### [Directive]
In the entries that follow, find the word "where" and report each line it is on.

### [Data shown]
-*-

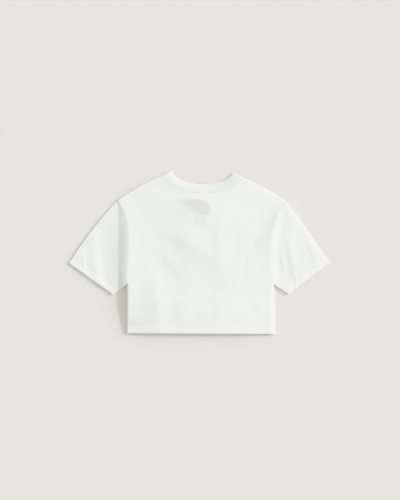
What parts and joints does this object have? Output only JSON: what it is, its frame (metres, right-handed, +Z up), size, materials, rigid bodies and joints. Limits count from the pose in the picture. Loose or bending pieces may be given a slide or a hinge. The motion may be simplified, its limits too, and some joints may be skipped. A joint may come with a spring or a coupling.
{
  "type": "t-shirt",
  "caption": "Cropped boxy T-shirt with dropped shoulders, a rib neckband and short sleeves, laid flat with its back uppermost.",
  "frame": {"origin": "on the surface that the shirt lies on, under the middle of its outline", "axes": "+Z up through the cloth, +Y from the hem towards the neck, +X towards the right-hand sleeve as seen from above"},
  "size_m": [0.767, 0.4812, 0.0128],
  "materials": {
    "jersey": "white cotton jersey, matt",
    "rib": "white cotton rib, matt",
    "label": "plain woven tape, blank"
  },
  "bodies": {
    "root": {"back": "jersey", "front": "jersey", "sleeve_left": "jersey", "sleeve_right": "jersey", "neckband": "rib", "neck_label": "label", "size_tab": "label"}
  },
  "joints": []
}
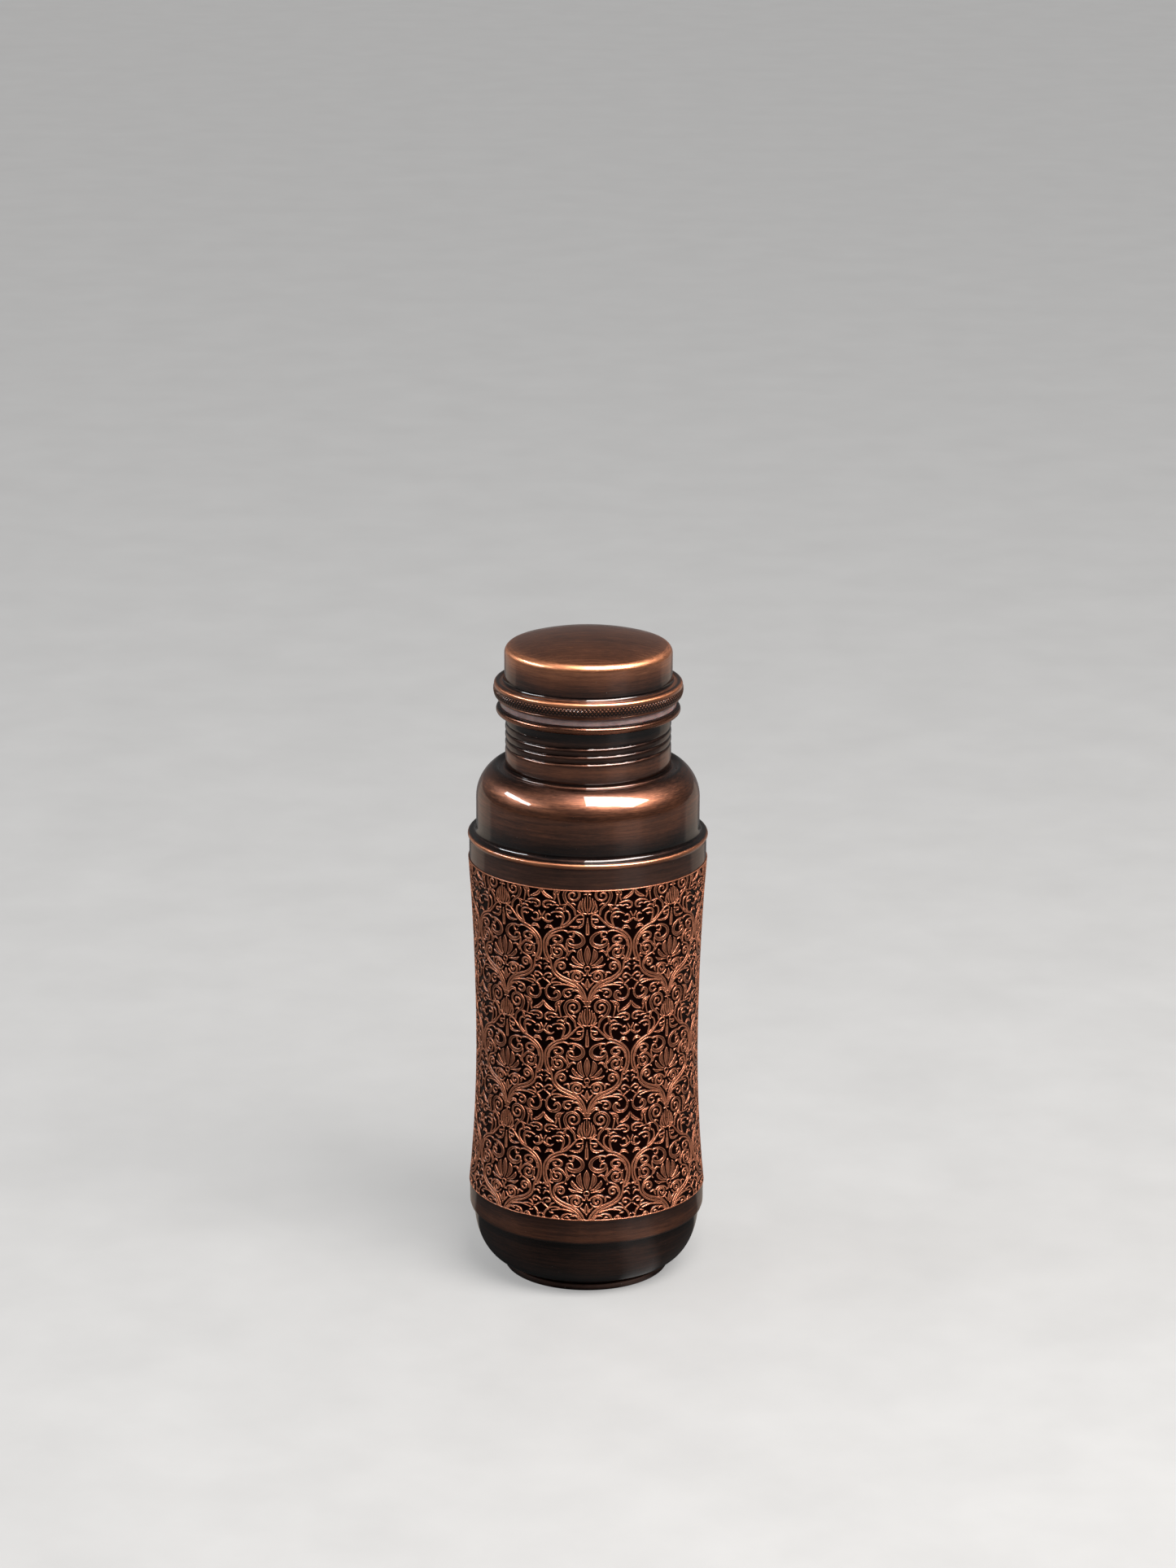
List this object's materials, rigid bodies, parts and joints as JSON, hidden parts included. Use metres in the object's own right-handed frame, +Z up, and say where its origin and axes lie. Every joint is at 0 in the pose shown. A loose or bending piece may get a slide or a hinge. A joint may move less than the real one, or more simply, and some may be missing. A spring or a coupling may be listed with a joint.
{
  "type": "water bottle",
  "caption": "Waisted copper water bottle with an embossed scroll sleeve, plain bands, a rounded shoulder, a short threaded neck and a domed screw cap with a knurled collar.",
  "frame": {"origin": "centre of the foot ring's resting plane", "axes": "+Z up along the bottle's axis; -Y is the front, where one palmette column of the sleeve faces; +X is to the viewer's right"},
  "size_m": [0.08, 0.08, 0.222],
  "materials": {
    "antique_copper": "dark antique patina under clear lacquer",
    "plain_copper": "brown antique copper, brushed, lacquered",
    "embossed_copper": "bright relief on a blackened ground",
    "bright_copper": "bright copper, lightly worn",
    "brushed_copper": "brushed antique copper, lacquered",
    "silicone": "pale translucent silicone"
  },
  "bodies": {
    "bottle": {"foot_ring": "plain_copper", "base_bowl": "antique_copper", "base_band": "plain_copper", "body_shell": "antique_copper", "damask_sleeve": "embossed_copper", "rim_band": "plain_copper", "shoulder_shell": "antique_copper", "neck_tube": "antique_copper", "mouth_lip": "bright_copper"},
    "seal": {"mouth_gasket": "silicone"},
    "cap": {"cap_crown": "brushed_copper", "knurled_collar": "brushed_copper", "cap_plug": "bright_copper", "plug_disc": "bright_copper"}
  },
  "joints": [
    {"name": "cap_lift", "type": "slide", "parent": "bottle", "child": "seal", "axis": [0, 0, 1], "range_m": [0, 0.0185]},
    {"name": "cap_turn", "type": "hinge", "parent": "seal", "child": "cap", "pos_m": [0, 0, 0.2], "axis": [0, 0, 1], "range_deg": [0, 2520]}
  ],
  "couplings": [
    {"joint": "cap_lift", "follows": "cap_turn", "m_per_rad": 0.00042017}
  ]
}
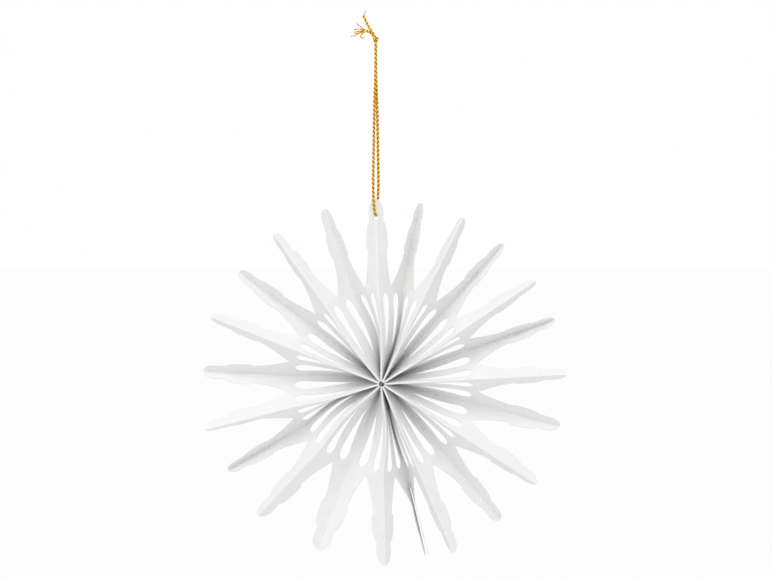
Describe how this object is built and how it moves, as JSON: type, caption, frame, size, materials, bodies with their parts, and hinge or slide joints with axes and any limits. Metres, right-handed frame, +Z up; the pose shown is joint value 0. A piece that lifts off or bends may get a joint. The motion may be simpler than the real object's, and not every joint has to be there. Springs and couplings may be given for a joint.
{
  "type": "paper snowflake decoration",
  "caption": "Pleated die-cut paper snowflake star with lobed points and teardrop slots, hung by its top point on a knotted loop of metallic cord.",
  "frame": {"origin": "hang point of the cord loop, right under its knot", "axes": "+Z up along the hanging loop, -Y the way the star's front faces, +X to the right seen from the front"},
  "size_m": [0.1249, 0.0159, 0.1881],
  "materials": {
    "card": "matt white card",
    "thread": "white cotton thread",
    "gold_cord": "gold metallic twisted cord"
  },
  "bodies": {
    "root": {"folded_star": "card", "centre_thread": "thread", "hanging_cord": "gold_cord", "cord_knot": "gold_cord"}
  },
  "joints": []
}
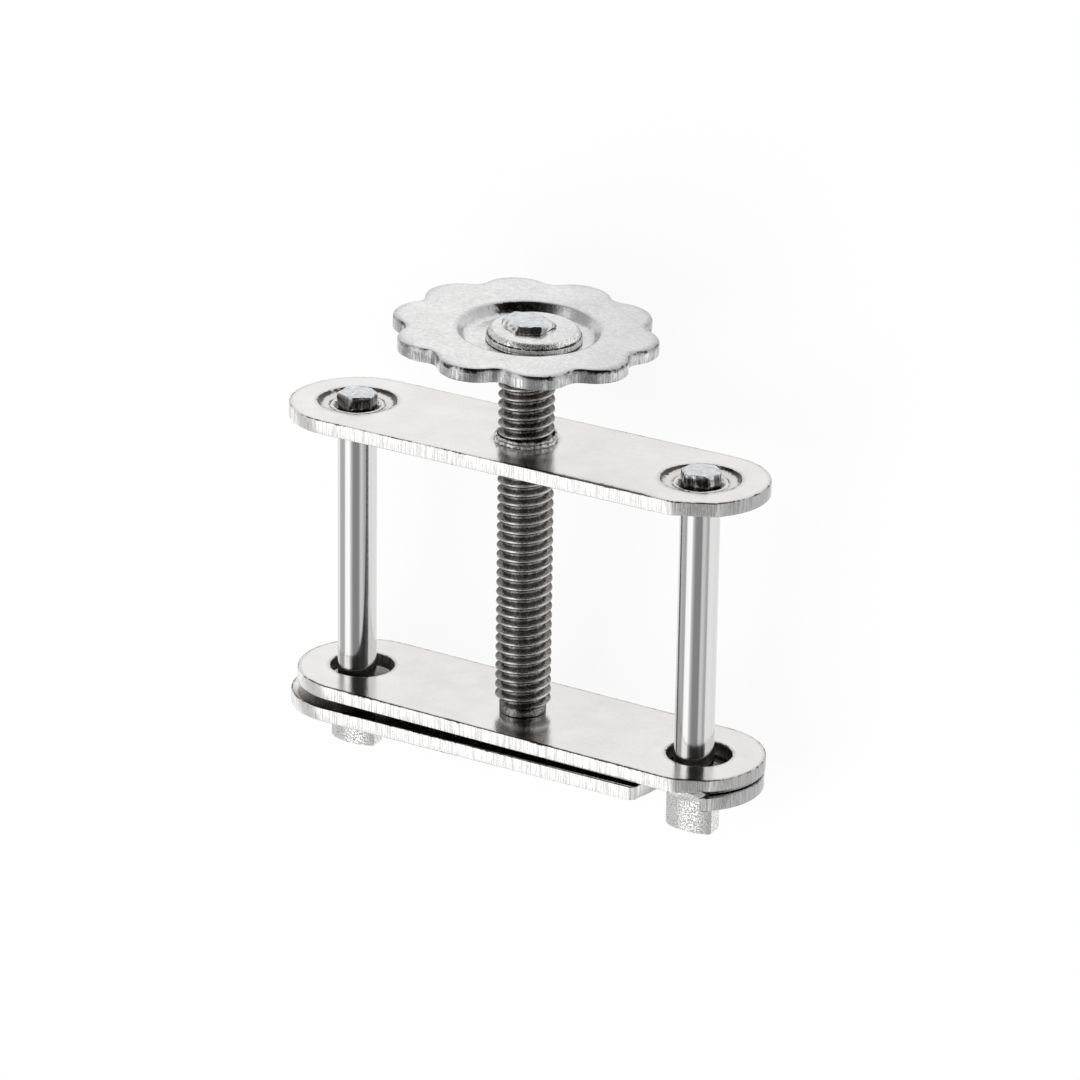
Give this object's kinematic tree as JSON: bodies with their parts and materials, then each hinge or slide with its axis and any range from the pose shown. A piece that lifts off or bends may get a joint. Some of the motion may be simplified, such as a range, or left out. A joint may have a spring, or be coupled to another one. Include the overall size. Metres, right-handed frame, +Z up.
{
  "type": "tubing pinch clamp",
  "caption": "Small screw clamp that pinches flexible laboratory tubing between a sliding jaw plate and a swing-out base plate, turned by a lobed hand wheel.",
  "frame": {"origin": "on the bench that the clamp lies on, under the middle of its bounding box; in X this is midway between the two posts", "axes": "+Z up from the bench, +X along the plates to the free hooked end of the base plate, +Y from the flattened post ends towards the hand wheel"},
  "size_m": [0.0376, 0.0353, 0.0182],
  "materials": {
    "plate_nickel": "satin nickel plating on sheared steel sheet, bright rough sheared edges",
    "post_steel": "polished round rod, matt grainy flattened ends",
    "screw_steel": "rolled thread, dull grey steel with bright crests",
    "wheel_nickel": "tumbled nickel-plated stamping with softened edges"
  },
  "bodies": {
    "frame": {"top_plate": "plate_nickel", "left_post": "post_steel", "right_post": "post_steel"},
    "base": {"base_plate": "plate_nickel"},
    "jaw": {"jaw_plate": "plate_nickel"},
    "screw": {"clamp_screw": "screw_steel", "hand_wheel": "wheel_nickel", "wheel_washer": "wheel_nickel"}
  },
  "joints": [
    {"name": "jaw_slide", "type": "slide", "parent": "frame", "child": "jaw", "axis": [0, 0.9919, 0.1269], "range_m": [-0.00006, 0.0189]},
    {"name": "wheel_spin", "type": "hinge", "parent": "jaw", "child": "screw", "pos_m": [0, -0.01147, 0.00561], "axis": [0, 0.9919, 0.1269], "range_deg": [-30.9, 9720.1]},
    {"name": "base_swing", "type": "hinge", "parent": "frame", "child": "base", "pos_m": [-0.014, -0.01385, 0.0053], "axis": [0, 0.9919, 0.1269], "range_deg": [0, 330]}
  ],
  "couplings": [
    {"joint": "wheel_spin", "follows": "jaw_slide", "rad_per_m": 8976}
  ]
}
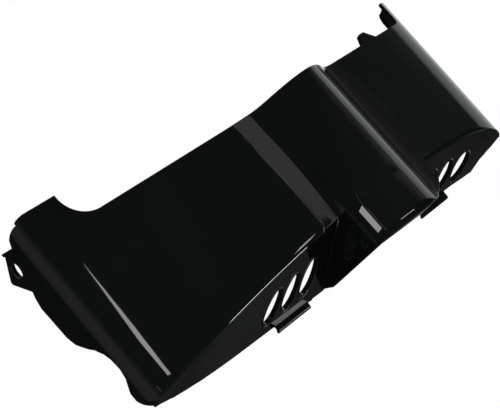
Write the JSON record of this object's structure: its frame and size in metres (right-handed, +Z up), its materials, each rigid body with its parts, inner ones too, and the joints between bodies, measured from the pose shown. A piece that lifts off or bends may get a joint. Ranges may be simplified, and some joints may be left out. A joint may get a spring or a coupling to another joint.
{
  "type": "inner fairing skirt",
  "caption": "One-piece gloss black fairing skirt: two flat wings beside a raised tunnel, oval vents in leaning front walls, an end flange with a fixing tab, and hooked clips.",
  "frame": {"origin": "centre of the fixing tab hole, on the outer face of the long wing flange", "axes": "+X along the skirt from the long wing to the short wing, +Y to the back edge, +Z up, square to the wing panels"},
  "size_m": [0.3646, 0.1362, 0.0889],
  "materials": {
    "gloss_black": "high gloss, colour moulded"
  },
  "bodies": {
    "root": {"skirt": "gloss_black"}
  },
  "joints": []
}
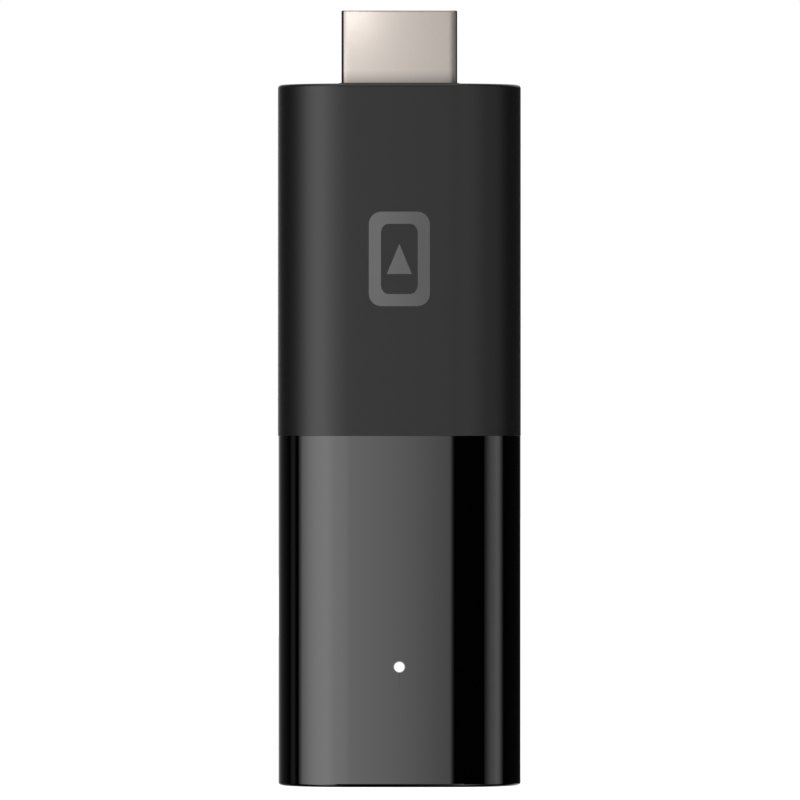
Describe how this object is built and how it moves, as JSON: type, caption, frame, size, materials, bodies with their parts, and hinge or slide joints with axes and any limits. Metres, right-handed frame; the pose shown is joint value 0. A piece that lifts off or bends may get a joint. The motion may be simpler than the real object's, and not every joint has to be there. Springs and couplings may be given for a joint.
{
  "type": "streaming media player",
  "caption": "Slim stick-shaped streaming media player: matte upper sleeve with a projecting HDMI plug, gloss lower cap with a status light and a micro-USB power socket in its side.",
  "frame": {"origin": "centre of the flat lower end face, opposite the plug", "axes": "+Z from the lower end towards the HDMI plug; the front, with the status light and the plug's wide face, looks towards -Y; the micro-USB socket opens towards -X"},
  "size_m": [0.0292, 0.0152, 0.0931],
  "materials": {
    "matte_black_plastic": "moulded black plastic with a fine matte texture",
    "gloss_black_plastic": "piano-black moulded plastic with a mirror gloss",
    "nickel_plated_steel": "satin nickel plating with a warm tint",
    "tin_plated_steel": "dull tin plating on pressed sheet",
    "gold_plated_contact": "gold flash on copper alloy",
    "black_insulator": "black glass-filled moulding",
    "solder_mask": "semi-gloss green solder mask",
    "chip_epoxy": "matte black moulding compound",
    "ceramic": "fired ceramic",
    "thermal_silicone": "soft filled silicone",
    "aluminium_sheet": "mill-finish sheet",
    "clear_light_pipe": "clear polycarbonate"
  },
  "bodies": {
    "root": {"bulk_capacitor_1": "ceramic", "bulk_capacitor_2": "ceramic", "chip_antenna": "ceramic", "clock_crystal": "tin_plated_steel", "front_gap_pad": "thermal_silicone", "front_heat_spreader": "aluminium_sheet", "front_shield_cover": "tin_plated_steel", "front_shield_frame": "tin_plated_steel", "hdmi_contact_01": "gold_plated_contact", "hdmi_contact_02": "gold_plated_contact", "hdmi_contact_03": "gold_plated_contact", "hdmi_contact_04": "gold_plated_contact", "hdmi_contact_05": "gold_plated_contact", "hdmi_contact_06": "gold_plated_contact", "hdmi_contact_07": "gold_plated_contact", "hdmi_contact_08": "gold_plated_contact", "hdmi_contact_09": "gold_plated_contact", "hdmi_contact_10": "gold_plated_contact", "hdmi_contact_11": "gold_plated_contact", "hdmi_contact_12": "gold_plated_contact", "hdmi_contact_13": "gold_plated_contact", "hdmi_contact_14": "gold_plated_contact", "hdmi_contact_15": "gold_plated_contact", "hdmi_contact_16": "gold_plated_contact", "hdmi_contact_17": "gold_plated_contact", "hdmi_contact_18": "gold_plated_contact", "hdmi_contact_19": "gold_plated_contact", "hdmi_esd_array_1": "chip_epoxy", "hdmi_esd_array_2": "chip_epoxy", "hdmi_insulator": "black_insulator", "hdmi_plug_shell": "nickel_plated_steel", "input_fuse": "ceramic", "led_light_pipe": "clear_light_pipe", "lower_housing": "gloss_black_plastic", "main_pcb": "solder_mask", "memory_chip": "chip_epoxy", "micro_usb_contact_1": "gold_plated_contact", "micro_usb_contact_2": "gold_plated_contact", "micro_usb_contact_3": "gold_plated_contact", "micro_usb_contact_4": "gold_plated_contact", "micro_usb_contact_5": "gold_plated_contact", "micro_usb_shell": "tin_plated_steel", "micro_usb_tongue": "black_insulator", "power_inductor_1": "chip_epoxy", "power_inductor_2": "chip_epoxy", "power_management_chip": "chip_epoxy", "processor_pad": "thermal_silicone", "rear_gap_pad": "thermal_silicone", "rear_heat_spreader": "aluminium_sheet", "rear_shield_can": "tin_plated_steel", "status_led": "ceramic", "storage_chip": "chip_epoxy", "storage_pad": "thermal_silicone", "system_on_chip": "chip_epoxy", "upper_housing": "matte_black_plastic", "wireless_module_board": "solder_mask", "wireless_module_can": "tin_plated_steel"}
  },
  "joints": []
}
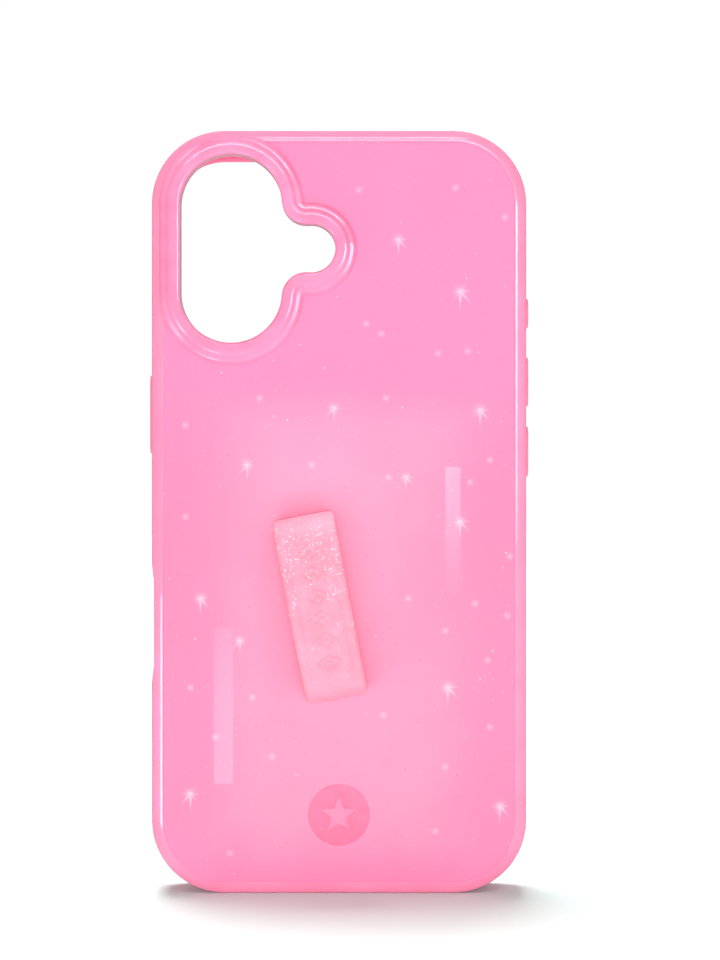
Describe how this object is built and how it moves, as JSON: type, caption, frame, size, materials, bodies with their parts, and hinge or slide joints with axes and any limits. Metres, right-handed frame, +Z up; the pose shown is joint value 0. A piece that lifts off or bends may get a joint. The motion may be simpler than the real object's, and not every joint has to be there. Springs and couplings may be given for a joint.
{
  "type": "phone case",
  "caption": "Slim two-layer phone case with a raised camera rim, push keys, side control cut-out and a finger strap on its back.",
  "frame": {"origin": "middle of the bounding box in X and Y, on the plane of the bottom edge that the case stands on", "axes": "+Z up towards the camera end, -Y out of the decorated back, +Y out of the phone pocket"},
  "size_m": [0.0774, 0.0216, 0.1546],
  "materials": {
    "bumper_rubber": "glossy translucent pink",
    "glitter_film": "printed glitter and stars",
    "clear_plate": "high gloss over glitter",
    "rim_plastic": "high gloss",
    "badge_plastic": "satin",
    "badge_inlay": "satin",
    "strap_rubber": "soft satin with glitter",
    "key_plastic": "glossy"
  },
  "bodies": {
    "case": {"bumper": "bumper_rubber", "star_film": "glitter_film", "back_plate": "clear_plate", "camera_rim": "rim_plastic", "badge_disc": "badge_plastic", "badge_star": "badge_inlay"},
    "strap": {"finger_strap": "strap_rubber"},
    "action": {"action_key": "key_plastic"},
    "volume_up": {"volume_up_key": "key_plastic"},
    "volume_down": {"volume_down_key": "key_plastic"},
    "side": {"side_key": "key_plastic"}
  },
  "joints": [
    {"name": "strap_push_in", "type": "slide", "parent": "case", "child": "strap", "axis": [0, 1, 0], "range_m": [0, 0.0035]},
    {"name": "action_press", "type": "slide", "parent": "case", "child": "action", "axis": [-1, 0, 0], "range_m": [0, 0.0004], "stiffness_N_per_m": 2000},
    {"name": "volume_up_press", "type": "slide", "parent": "case", "child": "volume_up", "axis": [-1, 0, 0], "range_m": [0, 0.0004], "stiffness_N_per_m": 2000},
    {"name": "volume_down_press", "type": "slide", "parent": "case", "child": "volume_down", "axis": [-1, 0, 0], "range_m": [0, 0.0004], "stiffness_N_per_m": 2000},
    {"name": "side_press", "type": "slide", "parent": "case", "child": "side", "axis": [1, 0, 0], "range_m": [0, 0.0004], "stiffness_N_per_m": 2000}
  ]
}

-*-

### [Full solution]
List this object's materials, rigid bodies, parts and joints as JSON, hidden parts included. Use metres in the object's own right-handed frame, +Z up, and say where its origin and axes lie. Every joint is at 0 in the pose shown. A loose or bending piece may get a slide or a hinge. A joint may move less than the real one, or more simply, and some may be missing. A spring or a coupling may be listed with a joint.
  "frame": {"origin": "centre of the foot ring's resting plane", "axes": "+Z up along the bottle's axis; -Y is the front, where one palmette column of the sleeve faces; +X is to the viewer's right"},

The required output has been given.